MEDITERRANEO, UNHCR: A 10 anni dalla più grande perdita di vite umane nel Mediterraneo, l’UNHCR sollecita un’azione decisiva

I tagli agli aiuti globali minacciano di aggravare la situazione, costringendo le persone a spostarsi ulteriormente per la loro sopravvivenza e sicurezza.

Il 18 aprile 2015, l’Europa è stata testimone di una delle più grandi tragedie del mare, quando oltre 1.000 persone persero la vita nel Mediterraneo a causa del rovesciamento della loro imbarcazione tra la Libia e Lampedusa. Da allora, si stima che 34.000 persone siano morte o disperse mentre cercavano di raggiungere l’Europa via mare. È probabile che il numero reale sia molto più alto.

“In un periodo dell’anno in cui molte persone si riuniscono con i propri cari, ricordiamo chi ha perso la vita in mare e raddoppiamo gli sforzi per evitare che altri siano costretti a compiere questa traversata pericolosa “, ha dichiarato Philippe Leclerc, direttore dell’Ufficio dell’UNHCR per l’Europa. “Senza alternative, i rifugiati e i migranti continueranno a intraprendere viaggi pericolosi. Operazioni di ricerca e soccorso tempestive, più percorsi legali verso l’Europa, ma anche aiutare le persone a trovare sicurezza e assistenza salvavita più vicino a casa – dove la maggior parte dei rifugiati rimane – sono azioni che salvano vite umane”.

Nel ricordare coloro che hanno perso la vita nella tragedia del 2015, l’UNHCR, l’Agenzia ONU per i Rifugiati, chiede un sistema solido di salvataggio in mare, vie legali credibili per raggiungere l’Europa, ma anche un’azione completa e decisiva per affrontare le cause profonde che possono spingere le persone verso questa tragica fine.

A distanza di dieci anni, sono stati fatti alcuni passi avanti per rispondere alle situazioni di pericolo in mare, per accogliere i richiedenti asilo e rispondere ai loro bisogni in Europa con la condivisione delle responsabilità e la solidarietà – principi ora codificati anche nel Patto UE. Ma è necessario fare di più per evitare questa insensata perdita di vite umane.
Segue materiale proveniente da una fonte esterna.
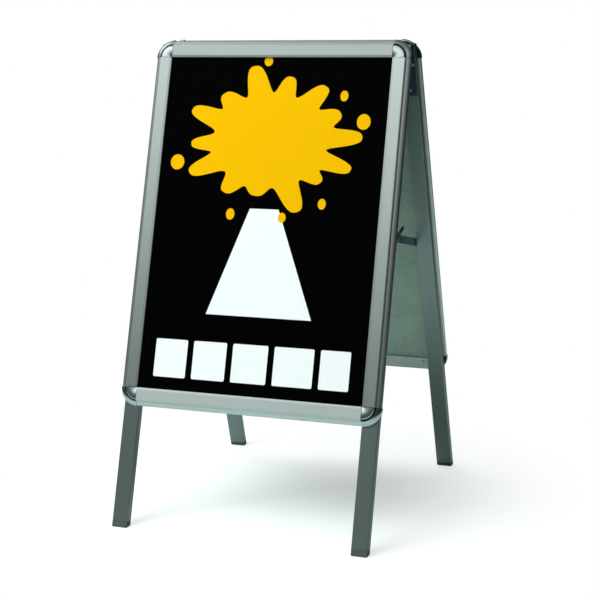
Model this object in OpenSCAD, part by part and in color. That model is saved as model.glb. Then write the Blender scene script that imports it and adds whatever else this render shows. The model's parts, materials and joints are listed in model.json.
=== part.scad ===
// Folding sandwich board (A-frame pavement sign) with a snap-open poster frame on both sides.
//
// Row frame: +Z up, the front poster faces -Y, +X is to the right of someone who reads it.
// The origin is on the ground, under the middle of the board.
//
// Each leaf is laid out flat: x across, y up the leaf from the middle of its panel, z out of the
// poster face, with z = 0 on the face of the frame. leaf_at_front() and leaf_at_back() stand it up.
// Frame sections are drawn as [w, n]: w inwards from the outer edge, n out of the face.

/* [Poster] */
// Width of the poster sheet
poster_w = 594; // [420:1:900]
// Height of the poster sheet
poster_h = 841; // [594:1:1200]
// Strip of the poster that the frame covers, on each side
poster_cover = 10; // [8:1:14]

/* [Frame] */
// Width of the frame profile, from its outer edge to the visible poster
rail_w = 44; // [40:1:60]
// Depth of the frame profile, from face to back
rail_d = 20; // [18:1:26]
// Wall of the frame profile
rail_wall = 1.6; // [1.2:0.1:2.2]
// Distance of the snap hinge from the outer edge
bead_w = 15.5; // [15:0.1:18]
// Radius of the round edge that a snap cover turns on
bead_r = 5; // [4.5:0.1:5.5]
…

La posta in gioco è stata dolorosamente ricordata al mondo il 14 giugno 2023, quando 650 persone hanno perso la vita a causa del rovesciamento di un peschereccio al largo di Pylos, in Grecia – una tragedia che ha rinnovato gli appelli a percorsi alternativi sicuri, azioni urgenti e responsabilità.

I conflitti, nuovi o persistenti, continuano a costringere i rifugiati a cercare sicurezza lontano da casa. A due anni dallo scoppio della guerra in Sudan, oltre 11.000 sudanesi hanno intrapreso il viaggio pericoloso verso l’Europa.  E ora i tagli agli aiuti globali che colpiscono il Sudan e i Paesi limitrofi che ospitano i rifugiati minacciano di aggravare la situazione, costringendo le persone a spostarsi ulteriormente per la loro sopravvivenza e sicurezza.

Le soluzioni ci sono, ma abbiamo bisogno di un’azione completa, mirata e coordinata lungo le rotte dei rifugiati e dei migranti.

Non possiamo desensibilizzarci di fronte alle tragedie che si consumano in mare. Ciò che un tempo ci sconvolgeva, ora viene a malapena considerato una notizia. Mentre le imbarcazioni affondano e si perdono vite umane, il mondo assiste in silenzio, scivolando lentamente in una pericolosa indifferenza. Questa crescente apatia minaccia non solo la dignità di coloro che muoiono, ma anche la nostra stessa umanità.

Sebbene gli arrivi in mare in Europa siano diminuiti del 24% nel 2024, raggiungendo le 200.000 persone, il numero di morti e dispersi è rimasto alto. L’anno scorso, l’UNHCR ha stimato che almeno 3.500 persone hanno perso la vita o sono scomparse sulle diverse rotte marittime verso Spagna, Italia, Malta, Grecia e Cipro, ma è probabile che le cifre reali siano molto più alte.